▼

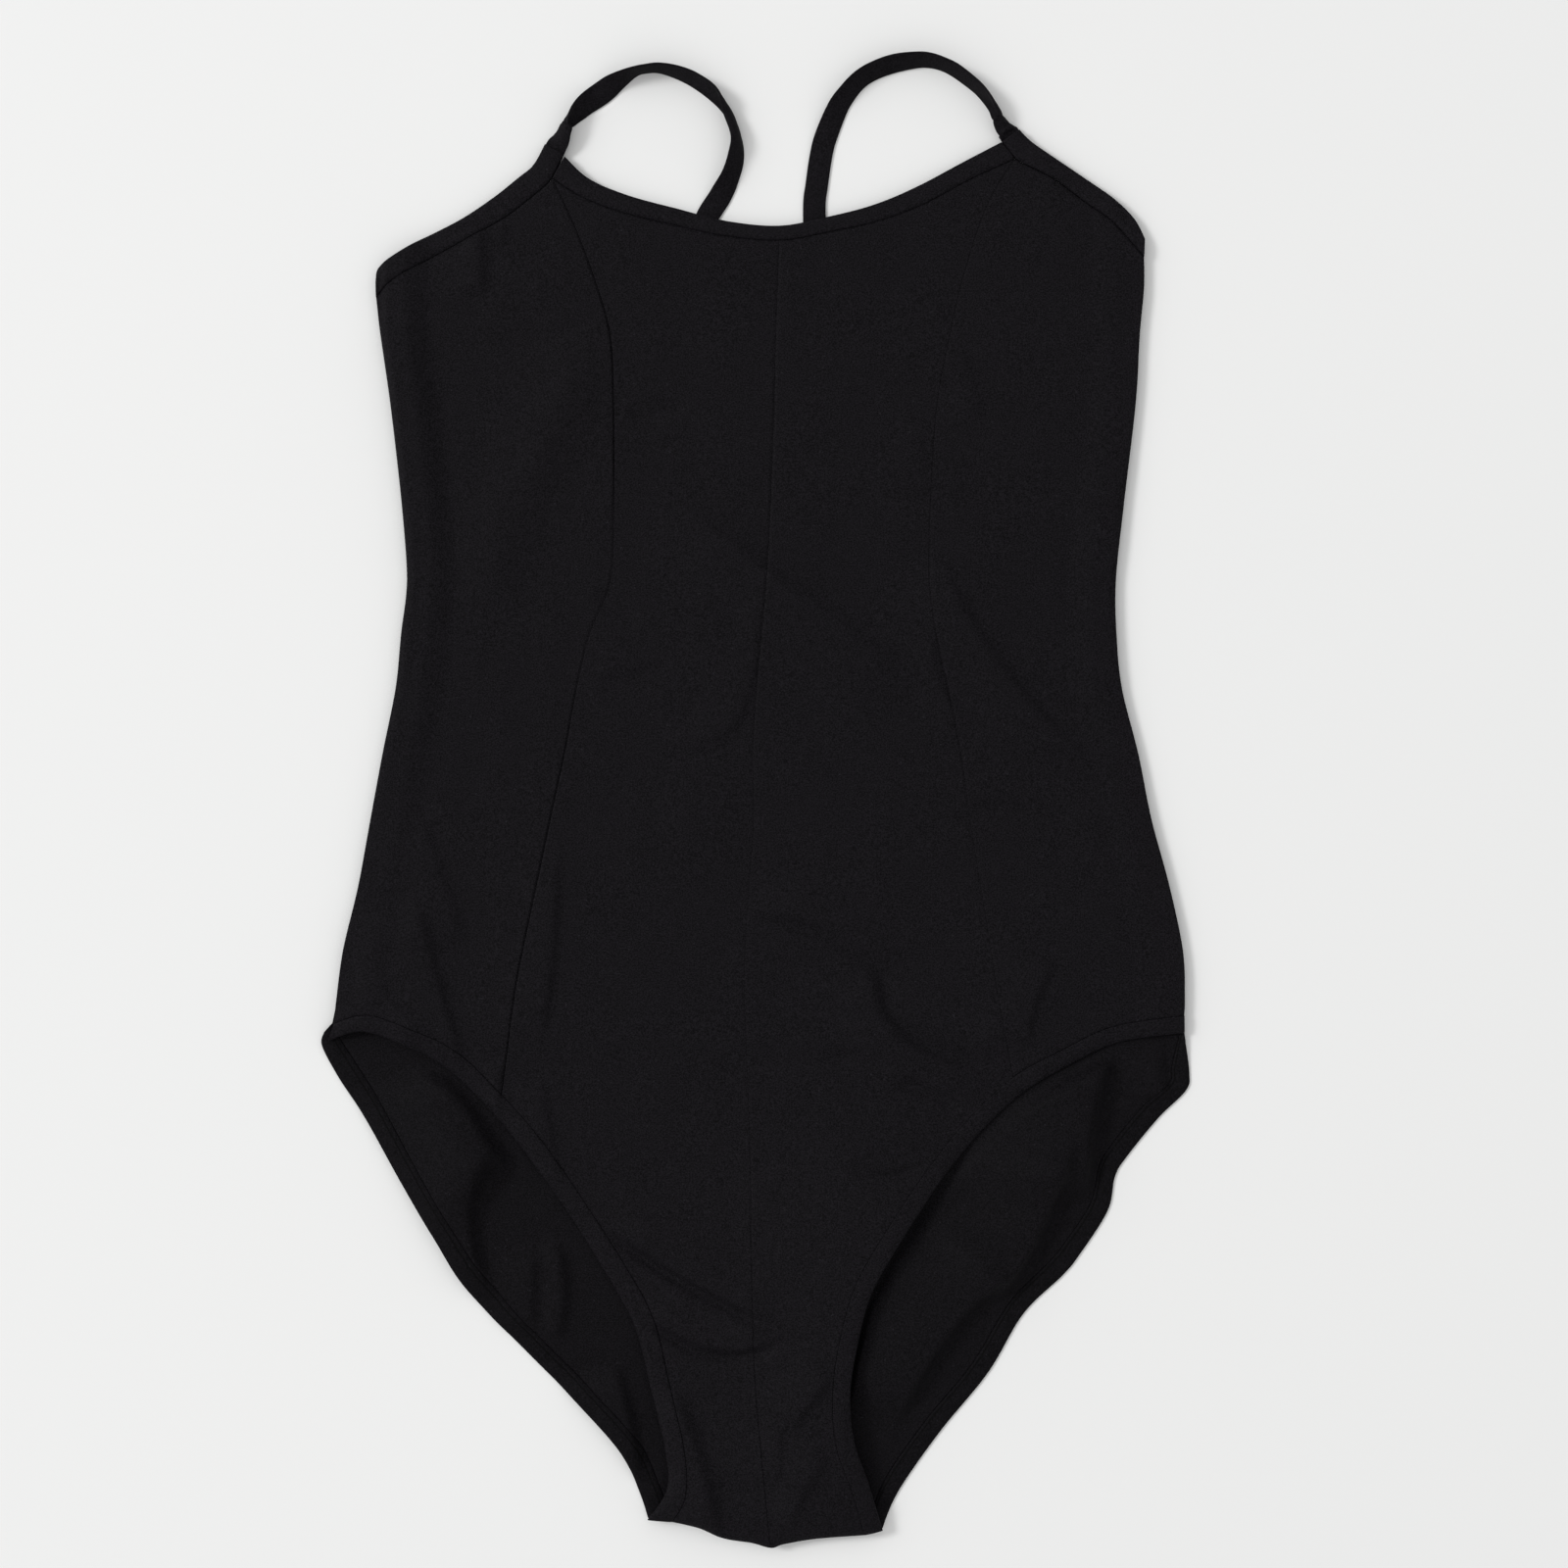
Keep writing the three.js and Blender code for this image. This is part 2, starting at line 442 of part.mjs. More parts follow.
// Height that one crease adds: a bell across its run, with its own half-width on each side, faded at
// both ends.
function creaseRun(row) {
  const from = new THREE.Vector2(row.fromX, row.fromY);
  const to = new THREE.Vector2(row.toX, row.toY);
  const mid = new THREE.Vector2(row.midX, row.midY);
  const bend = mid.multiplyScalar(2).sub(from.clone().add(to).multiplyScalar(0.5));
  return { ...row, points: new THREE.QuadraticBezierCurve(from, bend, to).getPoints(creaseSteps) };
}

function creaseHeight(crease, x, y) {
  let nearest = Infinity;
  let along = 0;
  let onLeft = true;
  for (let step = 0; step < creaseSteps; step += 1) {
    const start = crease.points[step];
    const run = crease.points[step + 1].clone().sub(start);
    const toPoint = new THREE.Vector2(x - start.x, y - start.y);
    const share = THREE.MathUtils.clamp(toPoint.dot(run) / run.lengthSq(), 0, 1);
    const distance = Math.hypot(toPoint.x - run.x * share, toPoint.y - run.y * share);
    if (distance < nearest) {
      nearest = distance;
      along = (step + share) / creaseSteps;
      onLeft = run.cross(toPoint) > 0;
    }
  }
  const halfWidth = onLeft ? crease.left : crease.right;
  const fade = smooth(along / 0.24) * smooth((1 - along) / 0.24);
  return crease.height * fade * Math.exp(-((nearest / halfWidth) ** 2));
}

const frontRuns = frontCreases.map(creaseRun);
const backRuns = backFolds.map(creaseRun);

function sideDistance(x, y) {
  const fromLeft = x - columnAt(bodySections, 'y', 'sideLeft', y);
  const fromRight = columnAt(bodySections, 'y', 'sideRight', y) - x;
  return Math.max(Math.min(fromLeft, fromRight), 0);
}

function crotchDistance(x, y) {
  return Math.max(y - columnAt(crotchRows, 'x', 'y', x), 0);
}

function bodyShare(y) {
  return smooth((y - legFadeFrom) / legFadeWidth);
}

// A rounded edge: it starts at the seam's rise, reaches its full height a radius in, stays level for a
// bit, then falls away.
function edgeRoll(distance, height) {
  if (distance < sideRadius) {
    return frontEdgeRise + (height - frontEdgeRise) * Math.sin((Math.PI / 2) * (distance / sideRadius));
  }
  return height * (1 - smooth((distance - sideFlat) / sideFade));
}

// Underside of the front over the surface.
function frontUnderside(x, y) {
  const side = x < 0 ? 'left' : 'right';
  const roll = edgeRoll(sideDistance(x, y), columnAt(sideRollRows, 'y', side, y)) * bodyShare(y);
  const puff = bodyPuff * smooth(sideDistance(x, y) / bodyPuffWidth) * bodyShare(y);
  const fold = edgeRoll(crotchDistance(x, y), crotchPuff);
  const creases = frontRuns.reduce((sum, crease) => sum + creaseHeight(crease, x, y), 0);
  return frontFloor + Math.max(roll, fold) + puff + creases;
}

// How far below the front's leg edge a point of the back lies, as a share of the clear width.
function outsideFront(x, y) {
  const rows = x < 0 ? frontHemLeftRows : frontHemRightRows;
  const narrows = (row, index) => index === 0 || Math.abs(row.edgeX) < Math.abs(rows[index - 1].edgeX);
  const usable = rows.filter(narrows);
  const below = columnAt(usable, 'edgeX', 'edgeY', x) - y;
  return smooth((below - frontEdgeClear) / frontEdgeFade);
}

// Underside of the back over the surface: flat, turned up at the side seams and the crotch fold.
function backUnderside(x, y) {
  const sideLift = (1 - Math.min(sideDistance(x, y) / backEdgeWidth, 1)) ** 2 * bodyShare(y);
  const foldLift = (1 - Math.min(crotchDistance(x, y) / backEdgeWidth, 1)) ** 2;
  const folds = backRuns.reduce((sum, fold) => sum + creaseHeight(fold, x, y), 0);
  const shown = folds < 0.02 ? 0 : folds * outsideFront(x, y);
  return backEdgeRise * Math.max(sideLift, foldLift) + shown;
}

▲

**STATED TASK**. Write out the whole listing exactly.

**WRITTEN RESPONSE**.
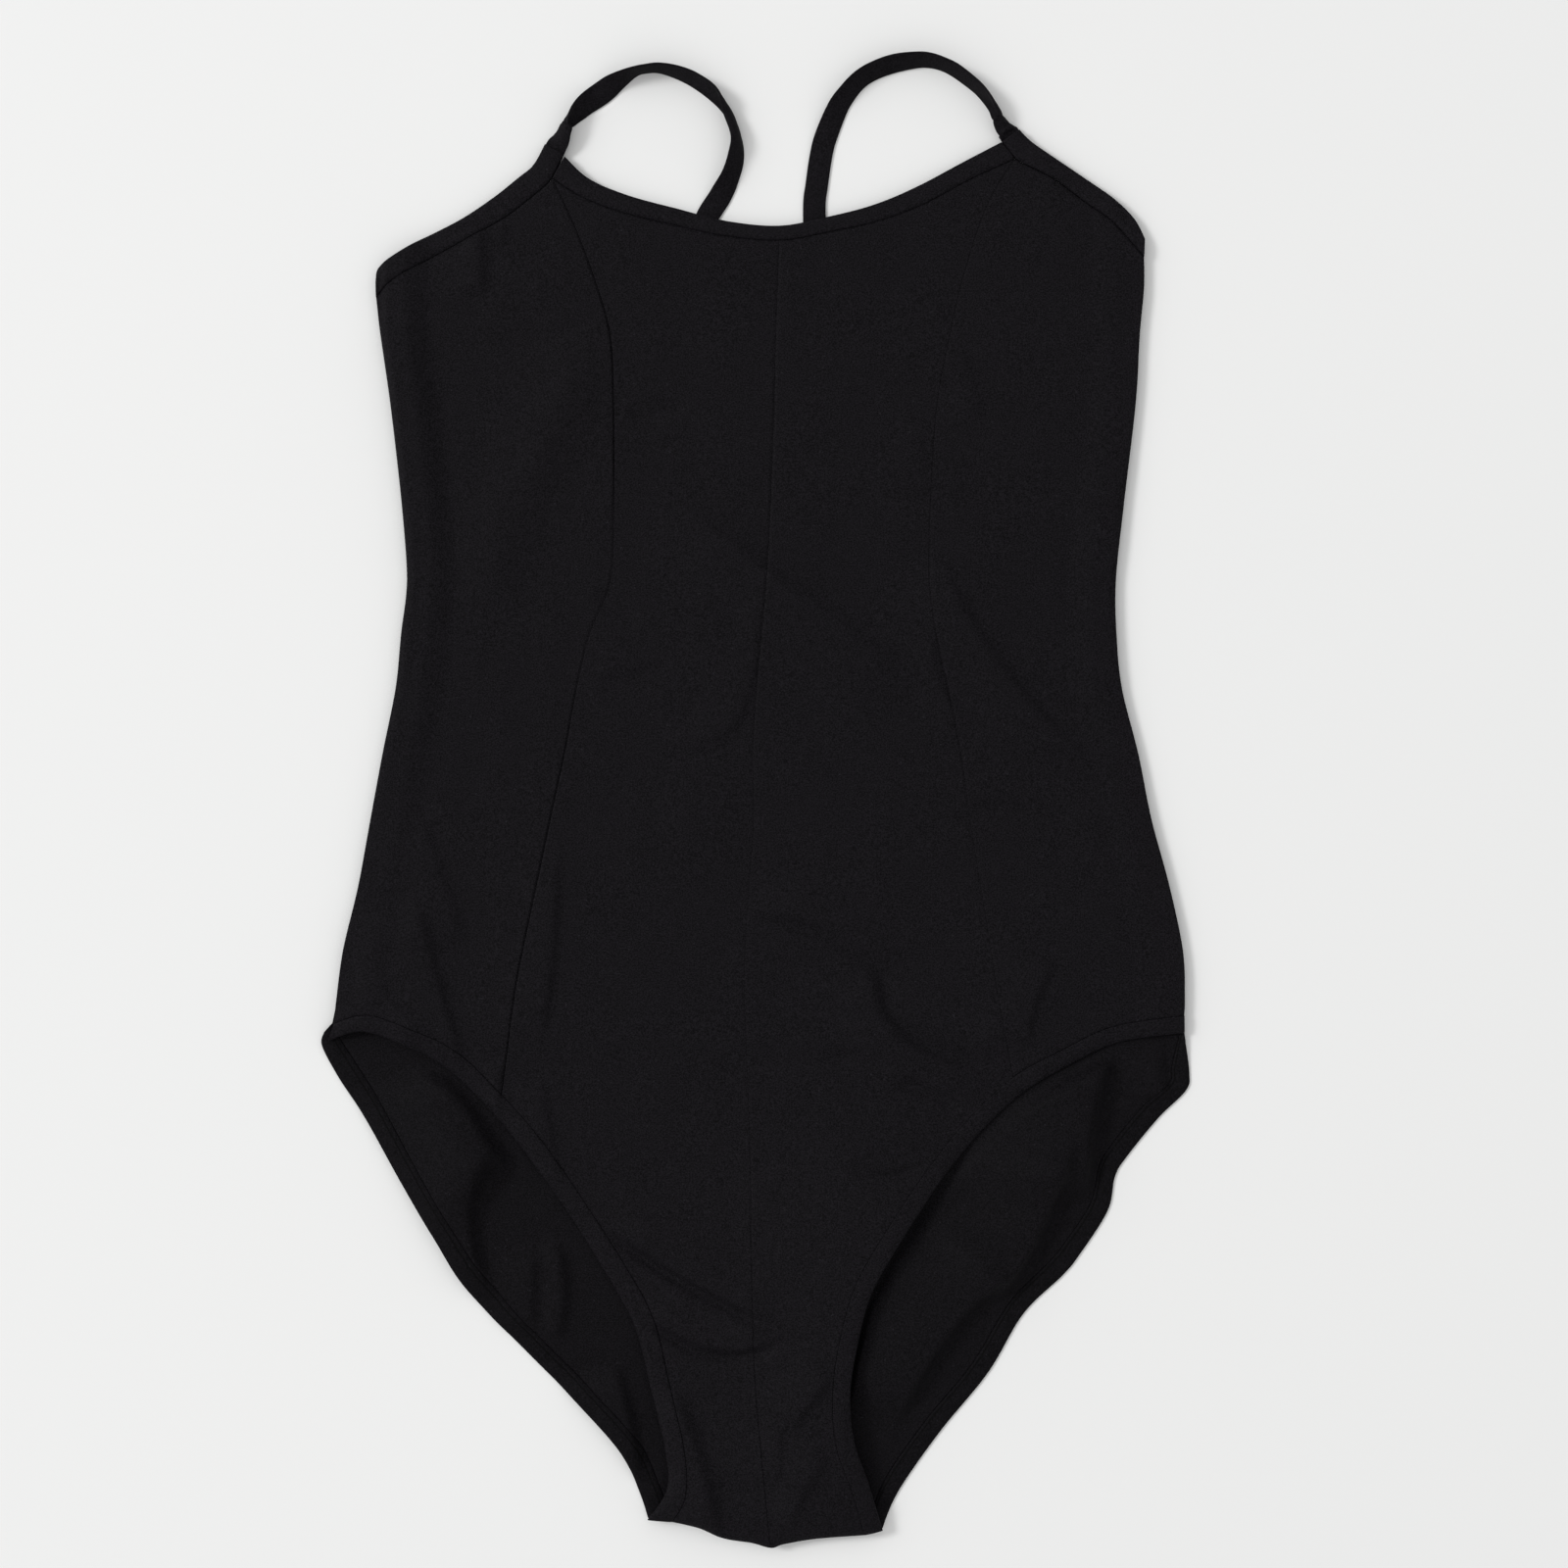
Keep writing the three.js and Blender code for this image. This is part 2, starting at line 442 of part.mjs. More parts follow.
// Height that one crease adds: a bell across its run, with its own half-width on each side, faded at
// both ends.
function creaseRun(row) {
  const from = new THREE.Vector2(row.fromX, row.fromY);
  const to = new THREE.Vector2(row.toX, row.toY);
  const mid = new THREE.Vector2(row.midX, row.midY);
  const bend = mid.multiplyScalar(2).sub(from.clone().add(to).multiplyScalar(0.5));
  return { ...row, points: new THREE.QuadraticBezierCurve(from, bend, to).getPoints(creaseSteps) };
}

function creaseHeight(crease, x, y) {
  let nearest = Infinity;
  let along = 0;
  let onLeft = true;
  for (let step = 0; step < creaseSteps; step += 1) {
    const start = crease.points[step];
    const run = crease.points[step + 1].clone().sub(start);
    const toPoint = new THREE.Vector2(x - start.x, y - start.y);
    const share = THREE.MathUtils.clamp(toPoint.dot(run) / run.lengthSq(), 0, 1);
    const distance = Math.hypot(toPoint.x - run.x * share, toPoint.y - run.y * share);
    if (distance < nearest) {
      nearest = distance;
      along = (step + share) / creaseSteps;
      onLeft = run.cross(toPoint) > 0;
    }
  }
  const halfWidth = onLeft ? crease.left : crease.right;
  const fade = smooth(along / 0.24) * smooth((1 - along) / 0.24);
  return crease.height * fade * Math.exp(-((nearest / halfWidth) ** 2));
}

const frontRuns = frontCreases.map(creaseRun);
const backRuns = backFolds.map(creaseRun);

function sideDistance(x, y) {
  const fromLeft = x - columnAt(bodySections, 'y', 'sideLeft', y);
  const fromRight = columnAt(bodySections, 'y', 'sideRight', y) - x;
  return Math.max(Math.min(fromLeft, fromRight), 0);
}

function crotchDistance(x, y) {
  return Math.max(y - columnAt(crotchRows, 'x', 'y', x), 0);
}

function bodyShare(y) {
  return smooth((y - legFadeFrom) / legFadeWidth);
}

// A rounded edge: it starts at the seam's rise, reaches its full height a radius in, stays level for a
// bit, then falls away.
function edgeRoll(distance, height) {
  if (distance < sideRadius) {
    return frontEdgeRise + (height - frontEdgeRise) * Math.sin((Math.PI / 2) * (distance / sideRadius));
  }
  return height * (1 - smooth((distance - sideFlat) / sideFade));
}

// Underside of the front over the surface.
function frontUnderside(x, y) {
  const side = x < 0 ? 'left' : 'right';
  const roll = edgeRoll(sideDistance(x, y), columnAt(sideRollRows, 'y', side, y)) * bodyShare(y);
  const puff = bodyPuff * smooth(sideDistance(x, y) / bodyPuffWidth) * bodyShare(y);
  const fold = edgeRoll(crotchDistance(x, y), crotchPuff);
  const creases = frontRuns.reduce((sum, crease) => sum + creaseHeight(crease, x, y), 0);
  return frontFloor + Math.max(roll, fold) + puff + creases;
}

// How far below the front's leg edge a point of the back lies, as a share of the clear width.
function outsideFront(x, y) {
  const rows = x < 0 ? frontHemLeftRows : frontHemRightRows;
  const narrows = (row, index) => index === 0 || Math.abs(row.edgeX) < Math.abs(rows[index - 1].edgeX);
  const usable = rows.filter(narrows);
  const below = columnAt(usable, 'edgeX', 'edgeY', x) - y;
  return smooth((below - frontEdgeClear) / frontEdgeFade);
}

// Underside of the back over the surface: flat, turned up at the side seams and the crotch fold.
function backUnderside(x, y) {
  const sideLift = (1 - Math.min(sideDistance(x, y) / backEdgeWidth, 1)) ** 2 * bodyShare(y);
  const foldLift = (1 - Math.min(crotchDistance(x, y) / backEdgeWidth, 1)) ** 2;
  const folds = backRuns.reduce((sum, fold) => sum + creaseHeight(fold, x, y), 0);
  const shown = folds < 0.02 ? 0 : folds * outsideFront(x, y);
  return backEdgeRise * Math.max(sideLift, foldLift) + shown;
}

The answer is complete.